- _Recorded information_
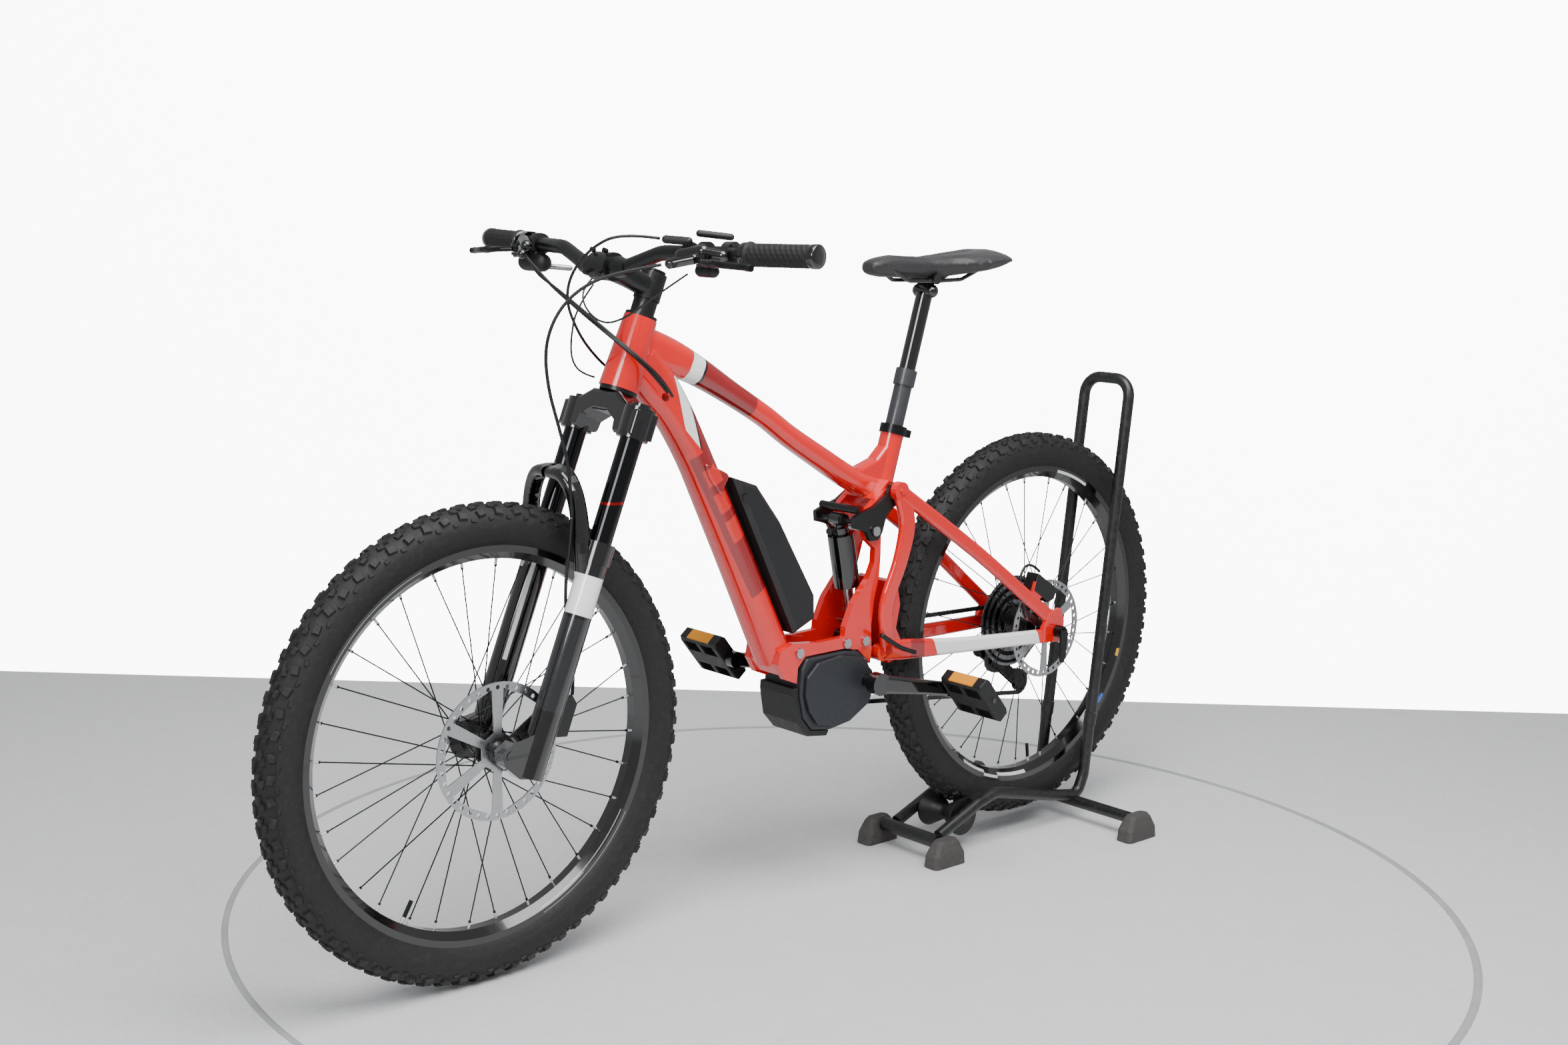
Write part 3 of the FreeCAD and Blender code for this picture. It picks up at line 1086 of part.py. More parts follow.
def make_cables():
    """Brake hoses, shift cable, post cable and wires, each whole along its route."""
    hose, wire = dim("hose_radius"), dim("wire_radius")
    left, right = bar_point(-1, 178) + Vector(-50, 14, -16), bar_point(1, 178) + Vector(-50, -14, -16)
    front = [tuple(left), (-446, -124, 1037), (-487, -98, 1018), (-520, -82, 984), (-536, -72, 934),
             (-526, -66, 875),
             (-506, -63, 822), (-490, -63, 774), (-484, -64, 732), tuple(fork_point(64, -66, -261.4))]
    keep(formed("front_brake_hose", piped(front, hose, report="front brake hose")), "front_brake_hose")
    lower = [tuple(fork_point(*point)) for point in ((64, -66, -262), (46, -60, -306), (28, -49, -351),
             (4, -42.6, -400), (-21, -46, -446), (-35, -54, -482), (-38, -58, -507))]
    keep(formed("front_hose_low", piped(lower, hose, report="front hose along the leg")), "front_hose_low")
    ropes = []
    routes = {
        "rear brake hose": (hose, [tuple(right), (-400, 112, 1010), (-388, 66, 980), (-380, 16, 952),
                                   (-358, -30, 918), (-322, -46, 884), (-290, -40, 854)]),
        "shift cable": (2.2, [(-384, 176, 1034), (-402, 138, 1022), (-404, 92, 1006), (-394, 42, 978),
                              (-372, 0, 944), (-342, -44, 904), (-306, -52, 872), (-282, -42, 848)]),
        "post cable": (2.2, [tuple(bar_point(-1, 150) + Vector(-30, 8, 20)), (-436, -112, 1090),
                             (-458, -72, 1068),
                             (-462, -30, 1030), (-448, 0, 990), (-420, 14, 950), (-384, 32, 918),
                             (-340, 41, 884), (-300, 37, 858)]),
        "switch wire": (wire, [(-374, -184, 1036), (-400, -150, 1006), (-424, -112, 972), (-438, -78, 960),
                               (-446, -46, 978), (-444, -30, 1006), (-420, -24, 1022)]),
        "sensor wire": (wire, [(-414, -20, 1014), (-440, -14, 980), (-446, -10, 936), (-440, -4, 904),
                               (-420, 0, 884), (-397, -2, 878)]),
    }
    for name, (radius, points) in routes.items():
        ropes.append(piped(points, radius, report=name))
    keep(formed("bar_cables", Part.makeCompound(ropes)), "bar_cables")
    hose_rear = [(540, -63.4, 408), (518, -63, 442), (510, -60, 478), (524, -56, 504), (548, -56, 508),
                 (565, -60, 492)]
    stay_cable = [(162, -61, 428), (188, -62, 412), (214, -61.4, 397), (246, -60, 387)]
    rear = [piped(hose_rear, hose, report="rear hose loop"), piped(stay_cable, 4.0, report="sleeved cable")]
    keep(formed("rear_cables", Part.makeCompound(rear)), "rear_cables")


def write_parts():
    """Checks every object and writes each sub-part to its own file."""
    doc.recompute()
    for item in doc.Objects:
        if "Invalid" in item.State or "Error" in item.State:
            raise ValueError(item.Name + " failed to build")
    names = [piece.Label for piece in NODES]
    if len(set(names)) != len(names) or len(names) > 60:
        raise ValueError(f"{len(names)} sub-parts, {len(set(names))} names")
    os.makedirs("parts", exist_ok=True)
    faulty = [piece.Label for piece in NODES
              if piece.Shape.isNull() or not piece.Shape.isValid() or not piece.Shape.Solids]
    if faulty:
        raise ValueError("no valid solid: " + ", ".join(faulty))
    for piece in NODES:
        piece.Shape.exportStep(f"parts/{piece.Label}.step")
    print(len(names), "sub-parts written")


make_stand()
make_wheel("front", FRONT_AXLE, 32, dim("front_hub_half"), (-32, 36), dim("rotor_front_radius"), -43)
make_wheel("rear", REAR_AXLE, 28, dim("rear_hub_half"), (-36, 17), dim("rotor_rear_radius"), -57)
make_frame()
make_power()
make_fork()
make_cockpit()
make_rear()
make_linkage()
make_drive()
make_saddle()
make_cables()
write_parts()
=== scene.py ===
import bmesh
import bpy
import numpy as np
from mathutils import Matrix


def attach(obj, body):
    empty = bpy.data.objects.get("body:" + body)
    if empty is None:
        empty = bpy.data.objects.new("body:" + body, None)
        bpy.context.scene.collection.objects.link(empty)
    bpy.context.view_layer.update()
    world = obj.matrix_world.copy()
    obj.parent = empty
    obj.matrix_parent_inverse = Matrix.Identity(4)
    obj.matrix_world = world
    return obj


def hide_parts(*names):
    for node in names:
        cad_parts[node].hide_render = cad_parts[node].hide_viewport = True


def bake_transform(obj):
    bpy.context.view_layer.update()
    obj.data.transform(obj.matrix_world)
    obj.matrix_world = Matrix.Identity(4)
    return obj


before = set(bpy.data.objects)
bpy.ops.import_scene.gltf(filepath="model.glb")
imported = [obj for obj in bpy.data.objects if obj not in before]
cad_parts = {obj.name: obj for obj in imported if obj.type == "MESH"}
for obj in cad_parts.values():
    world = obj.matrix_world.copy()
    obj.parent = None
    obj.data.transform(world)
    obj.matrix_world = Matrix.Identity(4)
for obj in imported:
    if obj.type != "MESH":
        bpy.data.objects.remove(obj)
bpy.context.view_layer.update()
MM = 0.001
FRONT_AXLE = np.array([-592.5, 0.0, 355.0])
REAR_AXLE = np.array([592.5, 0.0, 383.3])

# %% [markdown]
# ## Camera
# A camera's place is easiest to state as a point and the three directions it holds: right, up and
# forward. Eye height is a standing person's waist, so the wheels read as near circles and the top tube
# shows its upper face.
# %% Place the camera
EYE = np.array([-2103.1, -2275.3, 1138.2]) * MM
RIGHT = np.array([0.73874, -0.67345, 0.02693])
UP = np.array([0.09048, 0.13868, 0.98619])
FORWARD = np.array([0.66789, 0.7261, -0.16339])
lens = bpy.data.cameras.new("camera")
lens.lens = 44.42
lens.sensor_width = 36.0
camera = bpy.data.objects.new("camera", lens)
bpy.context.scene.collection.objects.link(camera)
axes = np.eye(4)
axes[:3, 0], axes[:3, 1], axes[:3, 2], axes[:3, 3] = RIGHT, UP, -FORWARD, EYE
camera.matrix_world = Matrix(axes.tolist())
bpy.context.scene.camera = camera
print("camera at", EYE)

# %% [markdown]
# ## Helpers for colour and nodes
# Colours are written as the hex values a paint chart gives. Shaders work in linear light, so one function
# converts. Another adds one shader node with its settings and its links; every material below is built
# from it.
# %% Colour and node helpers


def linear(code, alpha=1.0):
    """A hex sRGB colour as linear light: each channel c becomes ((c + 0.055) / 1.055) to the power 2.4."""
    channels = np.array([int(code[i:i + 2], 16) for i in (0, 2, 4)]) / 255
    curve = np.where(channels > 0.04045, ((channels + 0.055) / 1.055) ** 2.4, channels / 12.92)
    return (*curve.tolist(), alpha)


def add(tree, kind, settings=None, links=None):
    """Adds one node; settings are its own properties, links are numbers, colours or sockets for its
    inputs.
    """
    made = tree.nodes.new("ShaderNode" + kind)
    for name, value in (settings or {}).items():
        setattr(made, name, value)
    for name, value in (links or {}).items():
        if isinstance(value, bpy.types.NodeSocket):
            tree.links.new(value, made.inputs[name])
        else:
            made.inputs[name].default_value = value
    return made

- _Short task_
Out of the data above, set down the lines from the one with "make_stand()" to the one with "cad_parts[node].hide_render = cad_parts[node].hide_viewport", both included, exactly as written and with no additions.

- _The response_
make_stand()
make_wheel("front", FRONT_AXLE, 32, dim("front_hub_half"), (-32, 36), dim("rotor_front_radius"), -43)
make_wheel("rear", REAR_AXLE, 28, dim("rear_hub_half"), (-36, 17), dim("rotor_rear_radius"), -57)
make_frame()
make_power()
make_fork()
make_cockpit()
make_rear()
make_linkage()
make_drive()
make_saddle()
make_cables()
write_parts()
=== scene.py ===
import bmesh
import bpy
import numpy as np
from mathutils import Matrix


def attach(obj, body):
    empty = bpy.data.objects.get("body:" + body)
    if empty is None:
        empty = bpy.data.objects.new("body:" + body, None)
        bpy.context.scene.collection.objects.link(empty)
    bpy.context.view_layer.update()
    world = obj.matrix_world.copy()
    obj.parent = empty
    obj.matrix_parent_inverse = Matrix.Identity(4)
    obj.matrix_world = world
    return obj


def hide_parts(*names):
    for node in names:
        cad_parts[node].hide_render = cad_parts[node].hide_viewport = True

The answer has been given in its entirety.